If your code can execute a blocking busywait loop (e.g. a 15ms pause, to get closer to right before VSYNC, to get less than 2ms before VSYNC) you can reduce your input latency by practically a full frame. Realistically, you can easily reduce to approximately 1/10th refresh cycle of input latency before the start of scan-out. Basically, you want to wait until the raster is near the bottom of the existing refresh, before reading input and quickly rendering the next frame, and presented to display (with consequently fresher input reads). In that situation, you can reduce your absolute minimum input lag to almost 0ms for the top edge of the screen, and almost 16.7ms for the bottom edge of the screen. If Present() returns almost instantly, you were on time for VSYNC and successfully reduced input lag via the "wait-till-right-before-VSYNC-before-reading-input" technique. If Present() takes a full refresh cycle to refresh, you've missed VSYNC.
The problem of waiting till right before VSYNC to read input and render, is that you might potentially miss VSYNC. But if your rendertime is predictable (e.g. certain emulators), this is a great technique to massively reduce VSYNC ON input latency (without getting a GSYNC monitor).

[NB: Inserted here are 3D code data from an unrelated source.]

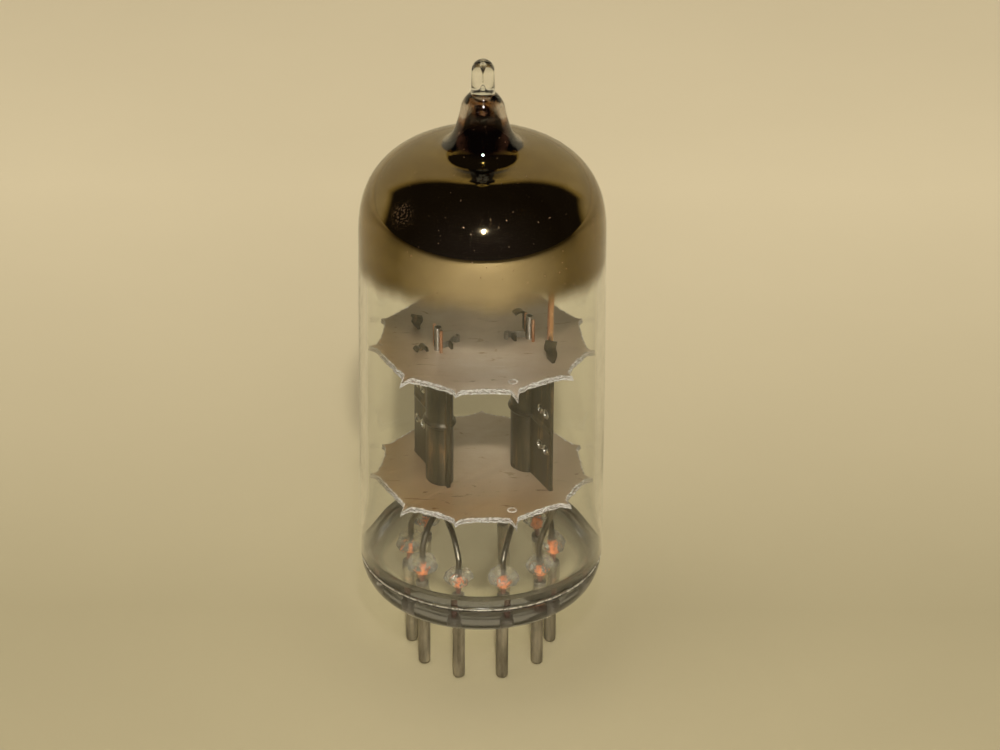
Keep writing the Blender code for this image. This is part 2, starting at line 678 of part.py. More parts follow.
# ------------------------------------------------------------------ leads
def lead_routes(units):
    """End point under the lower spacer for each pin's inner lead, by pin number."""
    left, right = units
    touch = LEAD_RADIUS + GAP
    fin_offset = EAR_THICKNESS / 2 + PLATE_THICKNESS / 2 + touch
    left_fin = left.at(FIN_EAR_PLACE, fin_offset)
    right_fin = right.at(FIN_EAR_PLACE, fin_offset)
    rod_offset = Vector((GRID_ROD_RADIUS + touch, 0.0))
    heater_offset = Vector((HEATER_HALF_SPAN + HEATER_RADIUS + touch, 0.0))
    beside_left = left.core + Vector((-0.12 * MM, -(HEATER_RADIUS + touch + 0.05 * MM)))
    beside_right = right.core + Vector((0.66 * MM, 0.2 * MM))
    return {
        1: (left_fin, FIN_LEAD_TOP), 2: (left.grid_rod("far") - rod_offset, GRID_LEAD_TOP),
        3: (beside_left, CATHODE_LEAD_TOP), 4: (left.core + heater_offset, HEATER_LEAD_TOP),
        5: (right.core - heater_offset, HEATER_LEAD_TOP), 6: (right_fin, FIN_LEAD_TOP),
        7: (right.grid_rod("near") + rod_offset, GRID_LEAD_TOP), 8: (beside_right, CATHODE_LEAD_TOP),
        9: (CENTRE_TAP, CENTRE_TAP_TOP),
    }


def make_leads(units, finish):
    """Inner leads: straight out of the glass, then across to the electrode they feed."""
    routes = lead_routes(units)
    start = SEAL_TOP + GAP
    for number, angle in enumerate(pin_angles(), start=1):
        foot = polar(PIN_CIRCLE, angle)
        end, end_height = routes[number]
        rise = BEAD_TOP + 0.9 * MM
        bend = foot.lerp(end, 0.35)
        points = [(*foot, start), (*foot, rise), (*bend, rise + 1.2 * MM)]
        points += [(*end, end_height - 1.3 * MM), (*end, end_height)]
        rod(f"lead_{number}", points, LEAD_RADIUS, finish, smoothness=3, resolution=1)


def make_heater_bridge(units, finish):
    """Wire that joins the heaters' other legs to the centre-tap lead."""
    left, right = units
    height = HEATER_BOTTOM + 0.35 * MM
    touch = HEATER_RADIUS + BRIDGE_RADIUS + GAP
    start = left.core + Vector((-HEATER_HALF_SPAN, touch))
    end = right.core + Vector((HEATER_HALF_SPAN, touch))
    middle = CENTRE_TAP + Vector((0.0, LEAD_RADIUS + BRIDGE_RADIUS + GAP))
    points = [(*start, height), (*middle, height), (*end, height)]
    rod("heater_bridge", points, BRIDGE_RADIUS, finish, smoothness=6, resolution=1)


# ------------------------------------------------------------------ getter
def make_getter(units, ring_finish, wire_finish, film_finish):
    right = units[1]
    base = right.at(FIN_EAR_PLACE, 0.0)
    away = base.normalized()
    foot = base + Vector((0.03 * MM, GETTER_WIRE_RADIUS + 0.42 * MM))
    inner = away * (GETTER_RADIUS + GETTER_HALF_WIDTH + GETTER_WIRE_RADIUS + GAP)
    knee = GETTER_HEIGHT - 2.0 * MM
    points = [(*foot, EAR_TOP - 0.9 * MM), (*foot, knee), (*inner.lerp(foot, 0.35), GETTER_HEIGHT - 0.6 * MM)]
    points += [(*inner, GETTER_HEIGHT)]
    rod("getter_support", points, GETTER_WIRE_RADIUS, wire_finish)
    half, depth, gauge = GETTER_HALF_WIDTH, GETTER_HALF_DEPTH, GETTER_SHEET
    channel = [(GETTER_RADIUS - half, -depth), (GETTER_RADIUS + half, -depth), (GETTER_RADIUS + half, depth)]
    channel += [(GETTER_RADIUS + half - gauge, depth), (GETTER_RADIUS + half - gauge, -depth + gauge)]
    channel += [(GETTER_RADIUS - half + gauge, -depth + gauge), (GETTER_RADIUS - half + gauge, depth)]
    channel += [(GETTER_RADIUS - half, depth)]
    ring = add("getter_ring", moved(turned(channel, 28), z=GETTER_HEIGHT), ring_finish)
    ring.data.set_sharp_from_angle(angle=math.radians(30))
    last = math.radians(74)
    outer, inner_face = WALL + GAP, WALL + GAP + FLASH_THICKNESS
    film = [(BULB_RADIUS - outer, FLASH_BOTTOM)] + dome_arc(outer, 0.0, last, 7)
    film += dome_arc(inner_face, last, 0.0, 7) + [(BULB_RADIUS - inner_face, FLASH_BOTTOM)]
    add("getter_flash", turned(film, BULB_SIDES), film_finish)


# ------------------------------------------------------------------ assembly
def build():
    clear_scene()
    look = finishes()
    units = [Unit("left"), Unit("right")]
    make_bulb(look["clear_glass"])
    make_exhaust_tip(look["clear_glass"])
    make_stem(look["stem_glass"])
    make_pins(look["dull_nickel"])
    make_seal_wires(look["copper_clad"])
    make_mica("lower_mica", LOWER_MICA, units, look["mica"])
    make_mica("upper_mica", UPPER_MICA, units, look["mica"])
    for unit in units:
        make_plates(unit, look["carbonised_nickel"])
        make_rivets(unit, look["bright_nickel"])
        make_cathode(unit, look["bright_nickel"])
        make_heater(unit, look["heater_coating"])
        make_grid(unit, look["copper_rod"], look["bright_nickel"])
        make_cathode_tab(unit, look["dull_nickel"])
    make_leads(units, look["dull_nickel"])
    make_heater_bridge(units, look["dull_nickel"])
    make_getter(units, look["dull_nickel"], look["copper_rod"], look["mirror_film"])


build()
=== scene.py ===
import math
import random

import bmesh
import bpy
from mathutils import Matrix, Vector, noise


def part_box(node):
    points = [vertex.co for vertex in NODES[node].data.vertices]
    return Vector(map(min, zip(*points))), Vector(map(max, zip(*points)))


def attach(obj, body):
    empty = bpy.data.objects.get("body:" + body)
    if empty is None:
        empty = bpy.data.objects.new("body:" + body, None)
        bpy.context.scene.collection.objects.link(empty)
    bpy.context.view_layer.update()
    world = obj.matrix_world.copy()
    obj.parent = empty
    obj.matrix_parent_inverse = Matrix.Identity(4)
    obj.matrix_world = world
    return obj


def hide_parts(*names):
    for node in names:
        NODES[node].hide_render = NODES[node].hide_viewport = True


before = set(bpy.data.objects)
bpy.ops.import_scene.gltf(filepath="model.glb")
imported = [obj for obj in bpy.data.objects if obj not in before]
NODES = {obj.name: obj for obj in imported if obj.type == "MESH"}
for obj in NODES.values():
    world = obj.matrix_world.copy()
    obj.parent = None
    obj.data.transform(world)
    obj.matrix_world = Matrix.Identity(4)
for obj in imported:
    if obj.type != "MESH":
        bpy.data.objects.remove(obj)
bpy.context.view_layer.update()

MM = 0.001

# ---------------------------------------- sizes read from the frame
BULB_LOW, BULB_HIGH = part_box("bulb")
RADIUS = BULB_HIGH.x
BULB_BOTTOM = BULB_LOW.z
FILM_LOW, FILM_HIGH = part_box("getter_flash")
INNER_RADIUS = FILM_HIGH.x + 0.04 * MM
WALL = RADIUS - INNER_RADIUS
SEAM = BULB_BOTTOM + 0.5 * MM
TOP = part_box("exhaust_tip")[1].z
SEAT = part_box("button_stem")[0].z
BEAD_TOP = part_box("button_stem")[1].z
PIN_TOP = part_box("pin_1")[1].z
SEAL_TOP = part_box("seal_wire_1")[1].z
UPPER_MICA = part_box("upper_mica")[1].z
LOWER_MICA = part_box("lower_mica")[1].z
PLATE_TOP = UPPER_MICA - 0.45 * MM
PLATE_BOTTOM = LOWER_MICA + 0.02 * MM
EAR_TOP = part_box("plate_left_outer")[1].z

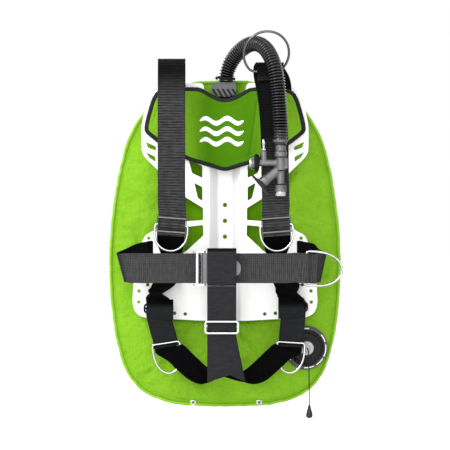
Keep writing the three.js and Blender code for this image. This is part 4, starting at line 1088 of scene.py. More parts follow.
def dump_valve():
    """Seat, gripped screw cap with its rim and marks, hub and return spring."""
    seat = [[16, -1], [33, -1], [33, 5], [38, 5], [38, 8], [30, 8], [30, 2], [16, 2]]
    soften(piece("valve_base", valve_part(seat, 72), "black_plastic", replaces=["valve_seat"]))
    cap = valve_part([
        [31, 8.4], [36, 8.4], [38.2, 8.2], [38.4, 3], [40.0, 3.2], [40.0, 8], [38.6, 9.6], [34.5, 11.6],
        [32.6, 11.0], [31.4, 9.9], [28, 9.9], [26.6, 12.2], [24, 12.5], [21.4, 11.6], [19.6, 11.6],
        [17.5, 12.5], [13.4, 12.5], [12.5, 12.1], [12.5, 10.7], [26, 9.2],
    ], 144, ripple=fluted(0.5, 36, (4, 5)))
    ribs(cap, 24, 18.5, 31.5, 10.4, 12.2)
    piece("valve_cap", cap, "cap_plastic", slot="black_plastic", replaces=["valve_ring"], sharp=35)
    rim = [[33.2, 11.45], [38.2, 9.9], [39.6, 8.5], [39.9, 8.5], [38.8, 10.2], [34.2, 12.1], [33.2, 12.0]]
    piece("valve_rim", valve_part(rim, 96), "rim_plastic", slot="black_plastic", sharp=60)

    marks = Shape()
    arcs = ((20, 26), (52, 34), (92, 22), (122, 30), (200, 30), (238, 26), (270, 36), (314, 24))
    for start, length in arcs:
        marks.loft([[VALVE_AT + ray(VALVE_OUT, t) * r + VALVE_OUT * h
                     for r, h in ((35.4, 11.7), (37.1, 11.0), (37.1, 11.3), (35.4, 12.05))]
                    for t in np.radians(np.linspace(start, start + length, 8))])
    piece("valve_marks", marks, "white_print", slot="grey_plastic")
    hub = valve_part([
        [0, 3], [20, 3], [20, 5], [11.5, 5], [11.5, 12.9], [12.7, 13.2], [12.6, 14.4], [10.6, 16.0],
        [6.4, 16.6], [5.8, 15.6], [2.4, 15.4], [2.1, 16.6], [0, 16.6],
    ], 48, closed=False)
    piece("valve_hub", hub, "hub_plastic", "dump_plunger", replaces=["valve_plunger"], sharp=35)
    spring = coil(VALVE_AT + VALVE_OUT * 6.2, VALVE_AT + VALVE_OUT * 9.2, 15.5, 2.4 * 2 * math.pi / 89, 90)
    made = piece("valve_coil", spring, "steel", replaces=["valve_spring"])
    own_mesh(made)


def ribs(shape, count, r0, r1, h0, h1):
    """Radial ribs on the valve cap."""
    section = ((-0.9, h0 - 1), (0.9, h0 - 1), (0.6, h1), (-0.6, h1))
    for i in range(count):
        out = ray(VALVE_OUT, 2 * math.pi * i / count)
        wide = np.cross(VALVE_OUT, out)
        shape.loft([[VALVE_AT + out * r + wide * w + VALVE_OUT * h for w, h in section] for r in (r0, r1)])


def pull_knob():
    """Teardrop knob with moulded flutes."""
    def flutes(turns, row):
        return -0.55 * np.clip(np.cos(turns * 4 + 0.6), 0, 1) ** 2 if 2 <= row <= 6 else 0 * turns

    shape = turned(Shape(), [
        [1.5, 0.4], [2.2, -0.4], [2.7, -3], [3.6, -6.5], [4.9, -11], [5.9, -15], [6.3, -18], [5.8, -20.6],
        [4.2, -22.5], [2.0, -23.3], [0, -23.4],
    ], np.array(CORD_ROUTE[-1]) / MM, (0, 0, 1), 48, ripple=flutes)
    return piece("dump_knob", shape, "dark_plastic", "dump_plunger", slot="black_plastic",
                 replaces=["pull_knob"], sharp=70)


# ------------------------------------------------------------------ inflator line
def lower_tie():
    """Ratchet strap tie round the foot of the hose, with its square head."""
    at, radius = (2.7, -20.3, 226.5), 15.0
    strap = [[radius, -2.4], [radius + 1.2, -2.2], [radius + 1.2, 2.2], [radius, 2.4]]
    shape = turned(Shape(), strap, at, (0.1, -0.05, 1), 120, closed=True, ripple=fluted(0.25, 60, (1, 2)))
    x, y, z = at
    face = x - radius - 0.6
    for half, depth, tall in ((3.5, 3.9, 3.0), (1.6, 5.2, 1.4)):
        corners = rectangle(-half, half, -tall, tall)
        near = [(face, y + a, z + b) for a, b in corners]
        far = [(face - depth, y + a * 0.8, z + b * 0.85) for a, b in corners]
        shape.loft([near, far])
    return soften(piece("lower_hose_tie", shape, "black_plastic", replaces=["elbow_hose_tie"]), 0.3)


def upright(profile, sides=64, closed=True, shape=None):
    """Turned part on the axis of the hose's upper end."""
    return turned(shape or Shape(), profile, (INF_X, INF_Y, 0), sides=sides, closed=closed)


def inflator():
    """Everything that the hose carries, from its elbow to its mouthpiece."""
    elbow = turned(Shape(), [
        [0, 0], [8, 0], [11.4, 1.6], [12.5, 4], [12.5, 15], [13.8, 17], [13.8, 21], [12.5, 22], [12.5, 26],
    ], (ELBOW_X, -20, 188), sides=48)
    cuff = [
        [9.2, 103], [11.8, 103.2], [11.8, 107], [12.4, 107.6], [12.4, 112.4], [11.8, 113], [11.8, 115.4],
        [13, 116.2], [13.6, 118.2], [13, 119.6], [9.2, 119.6],
    ]
    return [
        soften(piece("elbow_body", elbow, "black_plastic", replaces=["hose_elbow"])),
        lower_tie(),
        piece("hose_cuff", upright(cuff), "rubber", replaces=["inflator_cuff"], sharp=50),
        knurled_tie(),
        *inflator_body(),
        *buttons(),
        mouthpiece(),
    ]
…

I know that certain emulators such as WinUAE has a command line option to pull this feat off, to reduce input latency of VSYNC ON. This is far less practical for highly-variable-framerate games, though. "Just-in-time" rendering right before VSYNC is one of the ways to reduce VSYNC ON input latency, but without a forgiving variable-refresh-rate monitor, missing VSYNC gives you an instant penalty of one full refresh cycle of input lag. So that's the fine line -- trying to render at the very last minute before VSYNC, is a "gamble".
1980's History Note: Did you know? Old arcade games and 8-bit computer games used to be able to read input at the very last minute. Very low VSYNC ON input latency because they could read and process input during the blanking interval, pre-position sprites and scrolling registers, or write a small amount of character-set-based data (e.g. a few bytes of new graphics data at edge of screen during scrolling). You could even actually COUNT the number of machine language instruction execution cycles, and successfully fit everything in the time period of a vertical blanking interval (about 1 millisecond for NTSC televisions), so input reads were ultra-fresh at the beginning of display scan-out. That was back in the 8-bit Atari and Nintendo era, the golden days of arcade games. All of them always ran VSYNC ON. So input lag of Super Mario Brothers was never bad, even though Super Mario Brothers always ran essentially VSYNC ON. In fact, sometimes input reads were read inside raster interrupts, and sprites pre-positioned just before the scanout began to display sprites. Input lag was sometimes only a few hundred microseconds in some ultra highly optimized 1980's games! Today, 3D graphics have difficult-to-predict render times, so we've gone to buffering schemes, which unfortunately adds input lag, typically often a full frame worth. In the 21st century, VSYNC ON has a bad reputation among competitive gamers, due to input lag. The few remaining programmers that still closely understand rasters (e.g. from Atari 2600 programming or raster interrupt programming from the 1980s), will be better-positions to understand whole-chain input latency issues than the average 21st century 3D game programmer who never played on CRTs and have no concept/idea of how displays are refreshed.